Frank Massey, who lost his daughter Anna in the bomb in Dublin's South Leinster Street, said he had ``no confidence'' in a private inquiry. Martesa Karney, one of the injured who is still receiving treatment 25 years later, said that the private inquiry recommendation ``only rubbed salt in the wound''. Greg O'Neill, solicitor for Justice for the Forgotten, the Relatives and Victims' Committee said a private inquiry fuelled fears of a cover-up.
Cavan/Monaghan Sinn Féin TD Caoimhghín O Caoláin gave his reaction:
``For 25 years the survivors and the bereaved of the Dublin and Monaghan bombings have been kept completely in the dark by both the Irish and British authorities. An inquiry held in private is not acceptable. There is strong evidence in the hands of the Irish government that there was British military involvement in the bombings. There is also a strong and justified belief among the relatives that the Irish authorities failed to carry out a proper investigation.
``The Taoiseach himself was handed evidence earlier this year by the legal representatives of the relatives and bereaved which names a British intelligence office, a UDR captain and an RUC officer, all of whom were involved in the plot, according to the testimony of one of the conspirators.
``What is needed therefore is a full judicial inquiry conducted in public. The RUC, the British Army and the gardai must make available the information in their hands. The inquiry must also have the ability to open to public scrutiny the role of both the British and Irish authorities in this matter.
Other aspects of the Report have received much less media attention but are very significant.
Forestry worker Seamus Ludlow was murdered in County Louth in 1976 by three members of the UDR who were also UVF men. This has been revealed by a fourth man, Paul Hosking, who was with the UDR men on the night. No-one was ever charged with the murder even though the RUC knew the killers' identity since at least 1987 when Hosking gave his evidence to them. But the role of the gardai has caused just as much anger. For years they told the Ludlow family that they believed the IRA killed their loved one, even though they knew this was not the case.

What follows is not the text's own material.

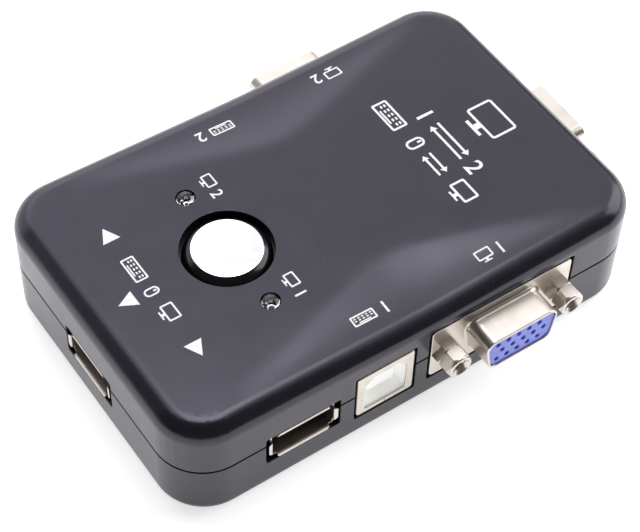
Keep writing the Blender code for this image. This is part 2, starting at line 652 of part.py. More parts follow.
def hole_places():
    """The fifteen contact holes of a video socket, in its local X and Z."""
    places = []
    for row in (-1, 0, 1):
        shift = VGA_HOLE_PITCH / 4 * (1 if row == 0 else -1)
        places += [(column * VGA_HOLE_PITCH + shift, row * VGA_ROW_PITCH) for column in range(-2, 3)]
    return places


def along_y(mesh_data):
    """Lays an upright turned shape down, so that its +Z end points along -Y."""
    turn = Matrix.Rotation(math.pi / 2, 3, "X")
    bmesh.ops.rotate(mesh_data, cent=(0, 0, 0), matrix=turn, verts=mesh_data.verts)
    return mesh_data


def bar_along_y(radius, start, end, centre, steps=12):
    """A round bar from start to end along Y, centred on a point in X and Z."""
    bar = along_y(cylinder(radius, -end, -start, steps=steps))
    bmesh.ops.translate(bar, vec=(centre[0], 0.0, centre[1]), verts=bar.verts)
    return bar


def rounded_outline(width, height, corner, steps=3):
    """A rectangle with round corners, in X and Z."""
    x, z = width / 2 - corner, height / 2 - corner
    quarter = math.pi / 2
    points = []
    for turn, centre in enumerate(((x, z), (-x, z), (-x, -z), (x, -z))):
        points += arc(centre, corner, turn * quarter, (turn + 1) * quarter, steps)
    return points


def make_vga(port, shell_material, insulator_material, screw_material):
    """One video socket: its plated shell, its insulator with fifteen holes and its two jackscrews."""
    name, frame = port.name, port.frame
    plate_back = VGA_FLANGE_THICKNESS
    plate = prism(rounded_outline(VGA_FLANGE_WIDTH, VGA_FLANGE_HEIGHT, VGA_FLANGE_CORNER), 0.0, plate_back)
    shell = add_object(f"{name}_shell", plate, shell_material, frame)
    nose = d_outline(VGA_NOSE_WIDTH, VGA_NOSE_HEIGHT, VGA_NOSE_CORNER, VGA_NOSE_LEAN)
    join(shell, add_object(f"{name}_nose_tool", prism(nose, -VGA_NOSE_LENGTH, plate_back / 2), parent=frame))
    wall = 2 * VGA_NOSE_WALL
    corner = VGA_NOSE_CORNER - VGA_NOSE_WALL
    bore = prism(
        d_outline(VGA_NOSE_WIDTH - wall, VGA_NOSE_HEIGHT - wall, corner, VGA_NOSE_LEAN),
        -VGA_NOSE_LENGTH - PAST, plate_back + PAST,
    )
    cut(shell, add_object(f"{name}_bore_tool", bore, parent=frame))
    stud_hole = JACKSCREW_STUD_RADIUS + GAP
    rear_start = plate_back + GAP
    rear_end = rear_start + VGA_REAR_DEPTH
    wall += 2 * VGA_INSULATOR_GAP
    plug = d_outline(
        VGA_NOSE_WIDTH - wall, VGA_NOSE_HEIGHT - wall, VGA_NOSE_CORNER - wall / 2, VGA_NOSE_LEAN,
    )
    face = -VGA_NOSE_LENGTH + VGA_FACE_RECESS
    plug = prism(plug, face, rear_start + PAST)
    insulator = add_object(f"{name}_insulator", plug, insulator_material, frame)
    half_width = VGA_FLANGE_WIDTH / 2 - VGA_REAR_SIDE_INSET
    floor, roof = BOARD_TOP + GAP - VGA_HEIGHT, VGA_FLANGE_HEIGHT / 2 - VGA_REAR_TOP_INSET
    rear = block((-half_width, rear_start, floor), (half_width, rear_end, roof))
    join(insulator, add_object(f"{name}_rear_tool", rear, parent=frame))
    for number, place in enumerate(hole_places(), 1):
        hole = bar_along_y(VGA_HOLE_RADIUS, face - PAST, face + VGA_HOLE_DEPTH, place, 6)
        cut(insulator, add_object(f"{name}_hole_tool_{number}", hole, parent=frame))
    for side_name, side in (("left", -1), ("right", 1)):
        x = side * VGA_SCREW_SPACING / 2
        clearance = bar_along_y(stud_hole, -PAST, rear_end + PAST, (x, 0.0))
        tool = add_object(f"{name}_{side_name}_stud_tool", clearance, parent=frame)
        cut(shell, tool)
        cut(insulator, tool)
        make_jackscrew(f"{name}_jackscrew_{side_name}", x, screw_material, frame)


def make_jackscrew(name, x, material, frame):
    """A hexagonal jackscrew with a turned front half, a threaded bore and a stud through the flange."""
    circumradius = JACKSCREW_ACROSS_FLATS / math.sqrt(3)
    hexagon = [(circumradius * math.cos(a), circumradius * math.sin(a)) for a in
               [math.radians(60 * corner) for corner in range(6)]]
    screw = add_object(name, prism(hexagon, -JACKSCREW_LENGTH, -GAP), material, frame)
    screw.location = (x, 0.0, 0.0)
    outside = circumradius + PAST
    length, step = JACKSCREW_LENGTH, JACKSCREW_LENGTH * (1 - JACKSCREW_TURNED_SHARE)
    face_radius = JACKSCREW_TURNED_RADIUS - JACKSCREW_CHAMFER
    ring = along_y(turned([
        (face_radius, length + PAST), (face_radius, length),
        (JACKSCREW_TURNED_RADIUS, length - JACKSCREW_CHAMFER), (JACKSCREW_TURNED_RADIUS, step),
        (outside, step), (outside, length + PAST), (face_radius, length + PAST),
    ], 12))
    cut(screw, add_object(f"{name}_ring_tool", ring, parent=screw))
    stud = bar_along_y(JACKSCREW_STUD_RADIUS, -PAST, JACKSCREW_STUD_LENGTH, (0.0, 0.0))
    join(screw, add_object(f"{name}_stud_tool", stud, parent=screw))
    bore = bar_along_y(JACKSCREW_BORE_RADIUS, -length - PAST, -length + JACKSCREW_BORE_DEPTH, (0.0, 0.0))
    cut(screw, add_object(f"{name}_bore_tool", bore, parent=screw))


def chamfered_mouth(width, tall, chamfer):
    """A mouth with its two upper corners cut off, in X and Z."""
    x, z = width / 2, tall / 2
    return [(x, -z), (x, z - chamfer), (x - chamfer, z), (-x + chamfer, z), (-x, z - chamfer), (-x, -z)]


def make_usb_b(port, shell_material, insulator_material):
    """One square socket: a folded steel box around a plastic body with a central tongue."""
    name, frame = port.name, port.frame
    outline = rounded_outline(USB_B_WIDTH, USB_B_TALL, USB_B_CORNER, 2)
    shell = add_object(f"{name}_shell", prism(outline, 0.0, USB_B_DEPTH), shell_material, frame)
    width, tall = USB_B_WIDTH - 2 * USB_B_SHEET, USB_B_TALL - 2 * USB_B_SHEET
    corner = USB_B_CORNER - USB_B_SHEET
    inside = prism(rounded_outline(width, tall, corner, 2), USB_B_SHEET, USB_B_DEPTH + PAST)
    margin = 2 * USB_B_FRAME_MARGIN
    opening = chamfered_mouth(USB_B_MOUTH_WIDTH + margin, USB_B_MOUTH_TALL + margin, USB_B_MOUTH_CHAMFER)
    cut(
        shell,
        add_object(f"{name}_inside_tool", inside, parent=frame),
        add_object(f"{name}_opening_tool", prism(opening, -PAST, USB_B_SHEET + PAST), parent=frame),
    )
    front, back = USB_B_SHEET + GAP, USB_B_DEPTH
    plastic = prism(rounded_outline(width - 2 * GAP, tall - 2 * GAP, corner, 2), front, back)
    body = add_object(f"{name}_insulator", plastic, insulator_material, frame)
    well_end = front + USB_B_MOUTH_DEPTH
    mouth = chamfered_mouth(USB_B_MOUTH_WIDTH, USB_B_MOUTH_TALL, USB_B_MOUTH_CHAMFER)
    well = add_object(f"{name}_well_tool", prism(mouth, front - PAST, well_end), parent=frame)
    x, z = USB_B_TONGUE_WIDTH / 2, USB_B_TONGUE_TALL / 2
    tongue = block((-x, USB_B_TONGUE_RECESS, -z), (x, well_end + PAST, z))
    cut(well, add_object(f"{name}_tongue_keeper", tongue, parent=frame))
    cut(body, well)


def make_usb_a(port, shell_material, insulator_material):
    """One flat socket: a steel tube with splayed lips around a plastic tongue."""
    name, frame = port.name, port.frame
    sheet = USB_A_SHEET
    x, z = USB_A_MOUTH_WIDTH / 2, USB_A_MOUTH_TALL / 2
    tube = block((-x - sheet, USB_A_LIP_LENGTH, -z - sheet), (x + sheet, USB_A_DEPTH, z + sheet))
    shell = add_object(f"{name}_shell", tube, shell_material, frame)
    relief = USB_A_LIP_CORNER_RELIEF
    for side, half_span, start in (("top", x, z), ("right", z, x), ("bottom", x, z), ("left", z, x)):
        turn = {"top": 0, "right": 1, "bottom": 2, "left": 3}[side] * math.pi / 2
        lip = lip_outline(half_span - relief, start, sheet)
        tool = add_object(f"{name}_{side}_lip_tool", lip, parent=frame)
        tool.rotation_euler.y = turn
        join(shell, tool)
    hollow = block((-x, -PAST, -z), (x, USB_A_DEPTH + PAST, z))
    cut(shell, add_object(f"{name}_hollow_tool", hollow, parent=frame))
    back = USB_A_DEPTH - USB_A_BACK_THICKNESS
    end = USB_A_DEPTH + USB_A_TAIL
    wall = block((-x + GAP, back, -z + GAP), (x - GAP, end, z - GAP))
    body = add_object(f"{name}_insulator", wall, insulator_material, frame)
    top = z - USB_A_TONGUE_DROP
    tongue = block(
        (-USB_A_TONGUE_WIDTH / 2, USB_A_TONGUE_RECESS, top - USB_A_TONGUE_TALL),
        (USB_A_TONGUE_WIDTH / 2, back + PAST, top),
    )
    floor, foot_top = BOARD_TOP + GAP - USB_A_HEIGHT, -z - sheet - GAP
    foot = block((-x, USB_A_FOOT_START, floor), (x, end, foot_top))
    tail = block((-x + PAST, USB_A_DEPTH + GAP, (floor + foot_top) / 2), (x - PAST, end - GAP, 0.0))
    join(
        body,
        add_object(f"{name}_tongue_tool", tongue, parent=frame),
        add_object(f"{name}_tail_tool", tail, parent=frame),
        add_object(f"{name}_foot_tool", foot, parent=frame),
    )


def lip_outline(half_span, start, sheet):
    """A lip above the mouth: it leaves the tube's front edge and leans outwards as it comes forward."""
    splay, taper = USB_A_LIP_SPLAY, USB_A_LIP_SPLAY * USB_A_LIP_TAPER
    root = USB_A_LIP_LENGTH + USB_A_LIP_ROOT
    lip = block((-half_span, 0.0, start), (half_span, root, start + sheet))
    lengthwise = [edge for edge in lip.edges if runs_along(edge, 1)]
    bmesh.ops.subdivide_edges(lip, edges=lengthwise, cuts=1)
    for vert in lip.verts:
        if vert.co.y < MERGE:
            vert.co.z += splay
            vert.co.x -= math.copysign(taper, vert.co.x)
        elif vert.co.y < root - MERGE:
            vert.co.y = USB_A_LIP_LENGTH
    return lip


def make_electronics(chip_material, can_material, sleeve_material):
    """The three chips, the crystal and the two capacitors in the middle of the board."""
    base = BOARD_TOP + GAP
    for number, (x, y) in enumerate(CHIP_PLACES, 1):
        half = CHIP_SIZE / 2
        chip = block((-half.x, -half.y, 0.0), (half.x, half.y, CHIP_SIZE.z))
        bevel_edges(chip, lambda edge: lies_at(edge, 2, CHIP_SIZE.z), CHIP_BEVEL, 1)
        add_object(f"chip_{number}", chip, chip_material).location = (x * MM, y * MM, base)
    half = CRYSTAL_SIZE / 2
    crystal = block((-half.x, -half.y, 0.0), (half.x, half.y, CRYSTAL_SIZE.z))
    bevel_edges(crystal, lambda edge: runs_along(edge, 2), half.y * CRYSTAL_END_ROUNDING, 5)
    bevel_edges(crystal, lambda edge: lies_at(edge, 2, CRYSTAL_SIZE.z), CRYSTAL_TOP_RADIUS, 2)
    x, y = CRYSTAL_PLACE
    add_object("crystal", crystal, can_material).location = (x * MM, y * MM, base)
    radius, groove, half_groove = CAPACITOR_RADIUS, CAPACITOR_GROOVE_HEIGHT, CAPACITOR_GROOVE_WIDTH / 2
    profile = [
        (0.0, 0.0), (radius, 0.0), (radius, groove - half_groove),
        (radius - CAPACITOR_GROOVE_DEPTH, groove), (radius, groove + half_groove),
        (radius, CAPACITOR_HEIGHT - CAPACITOR_SHOULDER.y),
        (radius - CAPACITOR_SHOULDER.x, CAPACITOR_HEIGHT), (0.0, CAPACITOR_HEIGHT),
    ]
    for number, (x, y) in enumerate(CAPACITOR_PLACES, 1):
        can = add_object(f"capacitor_{number}", turned(profile, 14), sleeve_material)
        can.location = (x * MM, y * MM, base)


def build():
    """Makes every piece of the switch box."""
    remove_everything()
    case = finish("case plastic", (0.085, 0.083, 0.095), 0.42)
    nickel = finish("nickel plate", (0.78, 0.74, 0.70), 0.22, 1.0)
    chrome = finish("chrome", (0.9, 0.9, 0.91), 0.06, 1.0)
    blue = finish("blue insulator", (0.16, 0.19, 0.62), 0.4)
    white = finish("white insulator", (0.82, 0.84, 0.82), 0.4)
    black = finish("black plastic", (0.02, 0.02, 0.022), 0.45)
    steel = finish("zinc steel", (0.6, 0.6, 0.6), 0.3, 1.0)
    fibreglass = finish("green board", (0.02, 0.18, 0.07), 0.4)
    clear = finish("clear resin", (0.9, 0.92, 0.94), 0.05, alpha=0.4)

    vga, usb_b, usb_a = make_ports()
    windows = make_windows(vga, usb_b, usb_a)
    make_top_cover(case, windows)
    make_bottom_cover(case, windows)
    make_screws(steel)
    make_board(fibreglass)
    flange_low = make_button(chrome, black)
    make_spring(steel, flange_low)
    make_switch(black, white)
    make_lamps(clear)
    for port in vga:
        make_vga(port, nickel, blue, nickel)
    for port in usb_b:
        make_usb_b(port, nickel, white)
    for port in usb_a:
        make_usb_a(port, nickel, black)
    make_electronics(black, steel, black)


build()
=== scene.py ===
"""Looks of a two-computer KVM switch box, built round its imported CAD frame.

The case is charcoal moulded plastic with a scooped top, white printed pictograms, a plated selector
button, two clear lamps, and nickel-plated sockets on three sides. Each sub-assembly is a class that
takes its place from the frame, models its pieces with bmesh operators and dresses them.

Units are metres. +X runs towards the monitor socket, -Y is the side of computer 1, +Z is up.
"""

from __future__ import annotations

import json
import logging
import math
from dataclasses import dataclass, field
from enum import Enum
from typing import Callable, Iterable, Sequence

import bmesh
import bpy
from mathutils import Matrix, Vector

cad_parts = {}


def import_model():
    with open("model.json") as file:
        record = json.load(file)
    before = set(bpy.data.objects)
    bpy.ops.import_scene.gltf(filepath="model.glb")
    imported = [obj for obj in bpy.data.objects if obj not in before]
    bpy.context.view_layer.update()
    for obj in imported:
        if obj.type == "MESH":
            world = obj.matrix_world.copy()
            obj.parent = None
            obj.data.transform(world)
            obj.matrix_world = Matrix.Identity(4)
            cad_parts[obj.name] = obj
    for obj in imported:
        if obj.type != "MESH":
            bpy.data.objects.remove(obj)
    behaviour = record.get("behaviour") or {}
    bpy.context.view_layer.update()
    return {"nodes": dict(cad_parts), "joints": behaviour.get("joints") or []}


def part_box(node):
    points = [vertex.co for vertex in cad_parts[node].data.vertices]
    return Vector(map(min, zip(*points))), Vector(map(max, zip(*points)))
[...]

The Wilson Report says:
``I find the allegations about the conduct of certain Gardai Síochána, and about the conduct of the investigation itself, very disturbing.''
Louth Sinn Féin County Councillor Arthur Morgan called for a public inquiry and said:
``There are questions to be answered by State agencies, including the Garda, the Garda Special Branch in Louth and Dublin, and Irish Army Intelligence.''
The Victims Commission Report urges the publication of the Garda report on the 1988 murder of Aidan McAnespie by the British Army at the Aughnacloy checkpoint on the Monaghan/Tyrone border. McAnespie was walking to a GAA ground when he was killed with a single shot fired from the tower of the checkpoint. The British issued two conflicting versions of what happened and charges of unlawful killing against a soldier, David Holden, were later dropped.
The Report also calls on the Irish Government to urge the British government to publish the Stalker/Sampson Report into RUC shoot-to-kill operations in the early 1980s and the Stevens Report into collusion between British forces and loyalist paramilitaries.
Specific recognition is given in the Report to those displaced from the North of Ireland to the 26 Counties as a result of the conflict, and it recommends financial compensation. The Report mentions three submissions it received from people now living in County Monaghan who had to leave the Six Counties because of threats and harassment from British forces and/or loyalists. Caoimhghín O Caoláin said that there was much that was positive in the Report:
``John Wilson's Report is very significant and gives long overdue recognition to many of those in the 26 Counties who have been affected by the conflict. I urge all concerned to study the Report carefully and I urge the government to implement its positive recommendations, while at the same time ensuring that inquiries into the Dublin/Monaghan and Ludlow cases are conducted in public.''
What the Report recommends:
* Retired Supreme Court judge to conduct in private a report on the Dublin and Monaghan bombings.
* Similar inquiry into the murder of Seamus Ludlow.
* Publication of the Garda report into the murder of Aidan McAnespie by the British Army at Aughnacloy.
* Dublin government to press the British to publish the Stalker/Sampson Report into RUC shoot-to-kill operations and the Stevens Report into British/loyalist collusion.
* Victims Pension for certain categories of victims; acknowledgement payments to families of those killed and to cover victims' continuing costs arising from the injuries done to them.
* Establishment of Independent Victims' Cultural and Historical Resource Body to encourage victims to tell their stories; memorial schemes to be explored including day of remembrance, memorial building and victims' archive.
* Payments of up to £10,000 to bereaved families or injured people who have had to move to the 26 Counties as a result of the conflict and who can show economic needs as a result; relocation grant of up to £5,000 to those injured and bereaved who wish to return to the 26 Counties.
* People living outside the jurisdiction who may face outstanding charges in the 26 Counties arising out of the conflict to be allowed to apply for a review of their cases by the DPP for a decision as to whether they still have a case to answer; Dublin government to press for similar arrangement in Six Counties.